20 May Making a Case for Vocational Learning
You remember when you wrote the JAMB examination and you were under intense pressure to score above 200 so as to qualify for Post-Jamb exam into a Tertiary Institution. Remember WAEC; you needed to ace the core subjects including English and Mathematics while simultaneously avoiding an ‘F’ in your result so as to better your chances, you perfected the act of espionage- bending over your paper with faux concentration while minding the business of your buddy’s beside you who is so much better at reconnaissance for answers from all corners around him/her.
Fast-forward a few months later, you seat in for Post-Jamb to your school of choice and take the exam. The result is posted and your score is just shy of the fixed cut-off so you are advised to select a Course you had absolutely no idea existed. You listen to those who say being a graduate is the important thing not the course of study so you settle to study a local Language or Forensic Anthropology (in Nigeria, are you kidding me?) or Archeology (sighs!).

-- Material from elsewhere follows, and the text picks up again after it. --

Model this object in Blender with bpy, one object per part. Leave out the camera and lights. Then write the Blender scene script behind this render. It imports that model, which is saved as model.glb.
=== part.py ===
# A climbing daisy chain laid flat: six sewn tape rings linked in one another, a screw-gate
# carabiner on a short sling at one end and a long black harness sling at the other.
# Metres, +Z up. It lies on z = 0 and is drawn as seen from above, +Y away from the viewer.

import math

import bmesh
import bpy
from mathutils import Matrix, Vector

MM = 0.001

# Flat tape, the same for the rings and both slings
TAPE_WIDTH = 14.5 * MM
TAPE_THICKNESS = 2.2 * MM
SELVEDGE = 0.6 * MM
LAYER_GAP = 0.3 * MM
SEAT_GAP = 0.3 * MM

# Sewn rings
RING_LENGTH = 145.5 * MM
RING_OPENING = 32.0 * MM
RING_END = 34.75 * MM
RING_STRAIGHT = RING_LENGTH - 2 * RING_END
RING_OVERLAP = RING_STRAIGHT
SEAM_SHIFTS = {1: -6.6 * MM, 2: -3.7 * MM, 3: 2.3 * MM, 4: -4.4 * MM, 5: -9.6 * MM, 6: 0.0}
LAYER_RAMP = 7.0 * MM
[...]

4/5years later, you are celebrating your graduation with a 3.1 CGPA and your Second Class Lower certificate in a course you never quite had an interest in. Your folks are super proud of you. You are effectively the first in your lineage to go to school and graduate thus the sky is your starting point. Everyone turns up for celebration, they even wheeled in your Great-Grand ma from ICU (Intensive Care Unit), conveniently forgetting that she has Alzheimer and as far as she was concerned she just got abducted by undiscovered specie of humans. Service year comes and go and you are in the sadistic embrace of the Nigerian labor market, fighting for a spot with 1st class, Second Class upper, Msc, PHD and some other funky 3-5 letters acronym certificate holder. Out of desperation you settle for the next best thing in your opinion and in time forget about your passion to design or create things. You let your certificate define you.

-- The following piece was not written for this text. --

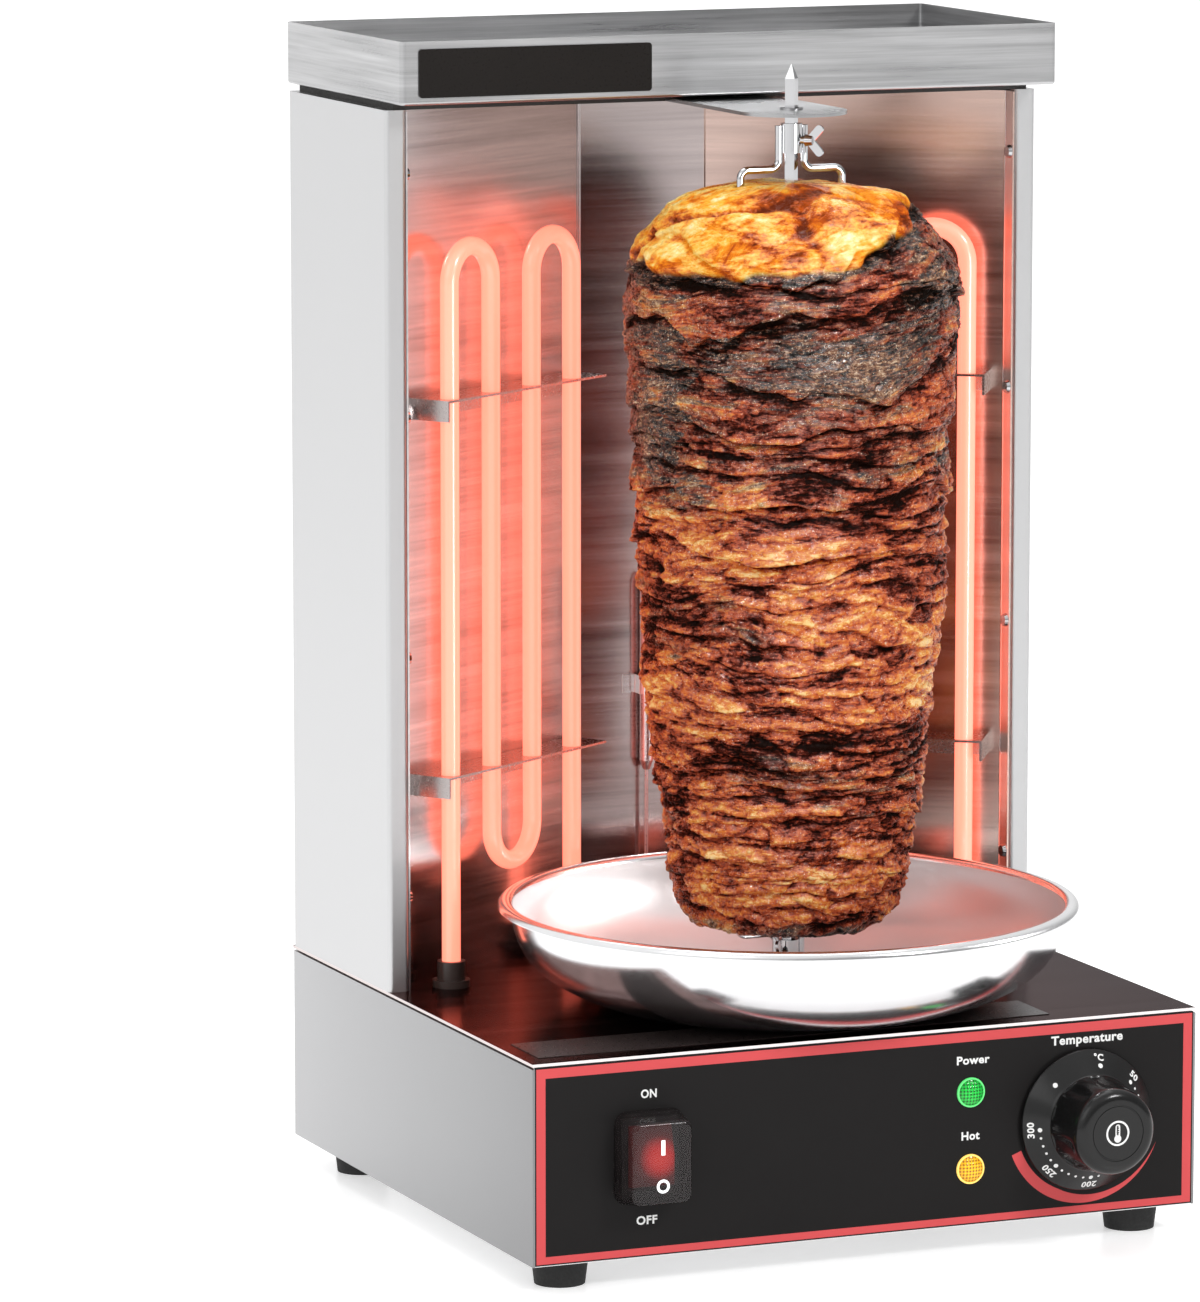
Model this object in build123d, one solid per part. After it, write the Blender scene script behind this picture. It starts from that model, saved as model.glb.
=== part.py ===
from build123d import *
import math
import os

# Vertical rotisserie with a doner spit, a drip bowl and two electric heaters.
# Millimetres, +Z up, +Y to the back, the floor at Z 0 and the spit axis at X 0.

# Base box
base_width = 300.0
base_depth = 275.0
base_height = 84.0
foot_height = 12.0
sheet = 1.0
lid_thickness = 1.2
seam = 1.0
seam_inset = 2.5
flange_width = 10.0
bend_radius = 1.5

# Front panel
panel_thickness = 1.2
overlay_thickness = 0.4
panel_top_gap = 0.4

# Cooking bay
wall_height = 373.0
wall_setback = 159.3
wall_flange = 9.4
reflector_sheet = 0.8
reflector_back_gap = 35.5
reflector_strip = 8.4
centre_panel_width = 60.0
centre_panel_inset = 1.0

# Hood
hood_width = 301.0
hood_setback = 139.9
hood_height = 26.3
hood_corner = 2.5
spacer_thickness = 3.3
spacer_inset = 4.0
badge_width = 104.4
badge_height = 20.2
badge_thickness = 0.8
badge_left_gap = 7.8
badge_corner = 1.5

# Spit, forks and wing screws
spit_setback = 82.2
spit_width = 4.2
spit_point = 6.0
spit_tip_width = 0.35
spit_projection = 20.4
hub_radius = 4.5
hub_length = 12.1
hub_clearance = 0.15
rod_radius = 1.6
rod_weld = 0.4
rod_inner_bend = 4.0
rod_outer_bend = 3.5
prong_reach = 23.0
prong_length = 28.0
prong_point = 6.0
prong_clearance = 0.3
prong_mouth = 1.0
top_run_drop = 6.8
bottom_hub_gap = 4.7
bottom_run_rise = 3.0
screw_radius = 1.5
screw_boss_start = 1.9
screw_boss_length = 3.2
screw_boss_radius = 2.5
screw_from_hub_end = 5.2
top_screw_turn = -45.0
bottom_screw_turn = -135.0
wing_thickness = 1.3
wing_width = 3.4
wing_span = 4.6
wing_root = 0.6
wing_lean = 42.0
screw_boss_taper = 0.5

# Spit guide plate
guide_half_width = 23.0
guide_thickness = 1.5
guide_gap = 4.1
guide_tail = 42.0
guide_bush_flange = 4.8
guide_bush_rise = 0.8
guide_bush_lip = 1.0
guide_bore_clearance = 0.3
guide_screw_spacing = 26.0

# Meat, as the radius at each height above its underside
meat_clearance = 0.3
meat_slices = 9
meat_groove = 2.2
meat_slice_round = 0.2
meat_disc = 26.0
meat_outline = [(0.0, 27.0), (0.03, 44.0), (0.07, 51.0), (0.2, 57.0), (0.4, 64.0), (0.6, 66.5),
                (0.75, 68.0), (0.85, 72.5), (0.92, 68.5), (0.96, 63.0), (0.98, 54.0), (1.0, 26.0)]
meat_top_gap = 4.5

# Drip bowl
bowl_radius = 122.3
bowl_height = 43.4
bowl_sheet = 0.8
bowl_floor_radius = 60.0
bowl_knee_inset = 21.3
bowl_knee_height = 12.0
bowl_rim_width = 6.3
bowl_collar_radius = 13.0
bowl_collar_height = 6.0
bowl_rim_roll = 2.55

# Drive
socket_radius = 9.0
socket_rise = 9.0
socket_gap = 0.3
socket_chamfer = 1.5
shaft_radius = 3.5
running_clearance = 0.05
bush_flange_radius = 10.0
bush_flange_thickness = 1.0
bush_barrel_radius = 5.5
bush_barrel_length = 8.0
gearbox_radius = 27.0
gearbox_height = 24.0
motor_radius = 20.0
motor_height = 20.0
motor_depth = 15.0
bracket_sheet = 1.5
bracket_half_width = 36.0
bracket_depth = 44.0
bracket_foot = 12.0
bracket_slope = 6.0
bracket_clearance = 1.0
seat_gap = 0.1

# Heaters
tube_radius = 4.0
tube_pitch = 30.25
tube_standoff = 14.6
tube_first = 14.5
tube_top_gap = 55.0
tube_bottom_gap = 43.8
tube_tail = 22.0
tube_fit = 0.15
terminal_radius = 1.5
terminal_length = 10.0
ferrule_flange_radius = 8.0
ferrule_flange_height = 3.0
ferrule_collar_radius = 6.0
ferrule_collar_height = 8.0
ferrule_thread_radius = 4.9
ferrule_thread_length = 10.0
ferrule_fit = 0.05
hole_clearance = 0.1
clamp_rises = (90.0, 250.0)
clamp_reach = 20.0
clamp_start = 6.0
clamp_length = 118.0
clamp_tab = 8.0
clamp_sheet = 1.0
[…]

The above lengthy scenario describes the life of oh-so-many graduates in Nigeria today. For some it doesn’t play out exactly as described above but still they restrict their knowledge and exposure to only what they learnt in school. Remember some generations ago, education was absolutely unnecessary; all you needed was your farm, your herds of cattle and your vocational skills to attract a healthy lifestyle and chics. Then we moved on to a phase where it was education or nothing, vocational skill set was relegated to private hobbies on a minuscule scale. Now, we have come full circle around; education and a vocational skill(s) set are absolutely vital to survive the harsh economy. This is our reality. Take for example Ima- a Dentist who had assumed that the only way she could survive was to apply to a Government hospital; earn “government money” and simultaneously run a Private Practice (PP). As soon as the harsh wind of reality slapped her hard across the face she realized that she was unable to deal, she reacted by settling down into her new role as a Front Desk officer conveniently forgetting that her mother is into Tye and Dye and Adire textile business and that she has a knack for it too. Ms Dentist could have decided to grow her mother’s backyard business into an online and global brand by going at it with all that she has learnt. She was taught that
“…dental structures generally cannot repair themselves and require regular care to retain their health and vitality to remain strong”

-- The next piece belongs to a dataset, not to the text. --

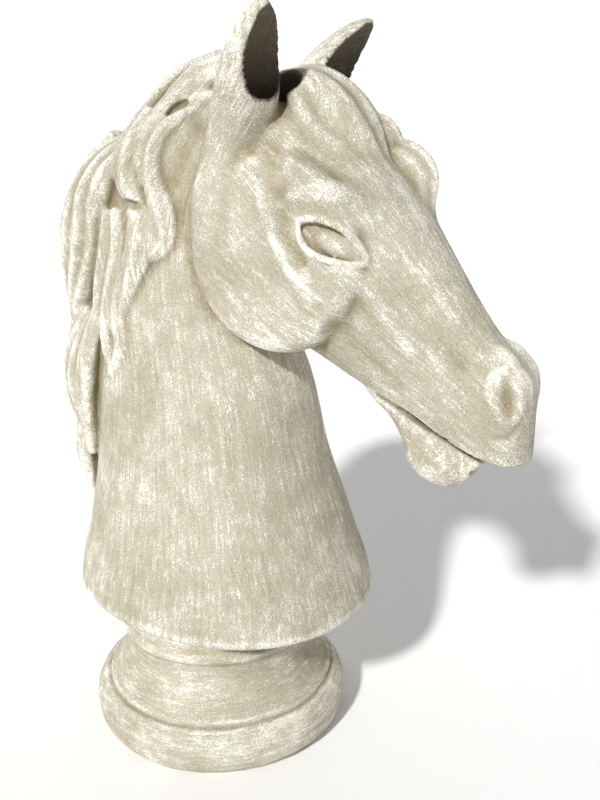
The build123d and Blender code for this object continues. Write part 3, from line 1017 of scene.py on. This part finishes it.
# ---- materials
class Nodes:
    """A material's node tree, built in short calls."""

    def __init__(self, name):
        self.material = bpy.data.materials.new(name)
        self.material.use_nodes = True
        self.tree = self.material.node_tree
        self.shader = self.tree.nodes["Principled BSDF"]

    def wire(self, value, socket):
        if isinstance(value, bpy.types.NodeSocket):
            self.tree.links.new(value, socket)
        else:
            socket.default_value = value

    def attribute(self, name, output="Fac"):
        node = self.tree.nodes.new("ShaderNodeAttribute")
        node.attribute_name = name
        return node.outputs[output]

    def place(self):
        return self.tree.nodes.new("ShaderNodeTexCoord").outputs["Object"]

    def node(self, kind, inputs, output=0, **settings):
        """One output of a new node, with its settings made and its inputs set or wired."""
        node = self.tree.nodes.new("ShaderNode" + kind)
        for key, value in settings.items():
            setattr(node, key, value)
        for key, value in inputs.items():
            self.wire(value, node.inputs[key])
        return node.outputs[output]

    def stretch(self, vector, scale, shift=(0, 0, 0)):
        return self.node("Mapping", {"Vector": vector, "Scale": scale, "Location": shift})

    def noise(self, vector, scale, detail=3.0, rough=0.55, bend=0.0):
        inputs = {"Vector": vector, "Scale": scale, "Detail": detail, "Roughness": rough, "Distortion": bend}
        return self.node("TexNoise", inputs, "Fac")

    def cells(self, vector, scale):
        return self.node("TexVoronoi", {"Vector": vector, "Scale": scale}, "Distance")

    def math(self, operation, a, b, c=0.0):
        return self.node("Math", {0: a, 1: b, 2: c}, operation=operation)

    def ramp(self, value, low, high, to_low=0.0, to_high=1.0):
        inputs = {"Value": value, "From Min": low, "From Max": high, "To Min": to_low, "To Max": to_high}
        return self.node("MapRange", inputs, interpolation_type="SMOOTHSTEP")

    def mix(self, share, a, b):
        """Colours mixed by a share."""
        return self.node("Mix", {"Factor": share, "A": a, "B": b}, "Result", data_type="RGBA")

    def blend_values(self, share, a, b):
        """Numbers mixed by a share."""
        return self.node("Mix", {"Factor": share, "A": a, "B": b}, "Result")

    def bump(self, height, distance, strength):
        return self.node("Bump", {"Height": height, "Distance": distance, "Strength": strength})

    def finish(self, colour, roughness, normal=None, metallic=0.0):
        """Wires the shader and gives the material."""
        self.wire(colour, self.shader.inputs["Base Color"])
        self.wire(roughness, self.shader.inputs["Roughness"])
        self.shader.inputs["Metallic"].default_value = metallic
        if normal is not None:
            self.wire(normal, self.shader.inputs["Normal"])
        return self.material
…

This can be translated into
“Mum’s business cannot mature by itself from a small scale backyard business into a global brand except new ideas and concepts are injected into it to give it a new lease at life.
I would like to emphasize that the role of education isn’t only to train one in the line of study; it is also to enable one see problems differently and tackle it with refined finesse.
I have come across several people who refused to be defined by just a certificate; a distant mentor who studied Medicine and today runs an E-commerce store. a doctor buddy who today makes beautiful furniture and is in high demand, a scientist who makes clothes etc and what they all have in common is that they are absolutely pleased with the path they are on. For some of them condition (read unemployment) forced them to looked deeper to discover their passion, and their passion in turn provides them with a source of livelihood and satisfaction for others as soon as they obtained what family and society demanded of them, they turned to what they desired.
In conclusion, take time out from your hour-long romance with Jobberman and your 7-days fasting for a job at Shell to look at yourself. What do I love to do? What can I make of what I love to do? Do I want to put up with an unsatisfying job and a dreary 8-5 timetable? No, then vocational skills may have the answer and the satisfaction you seek. You have a skill, develop it today.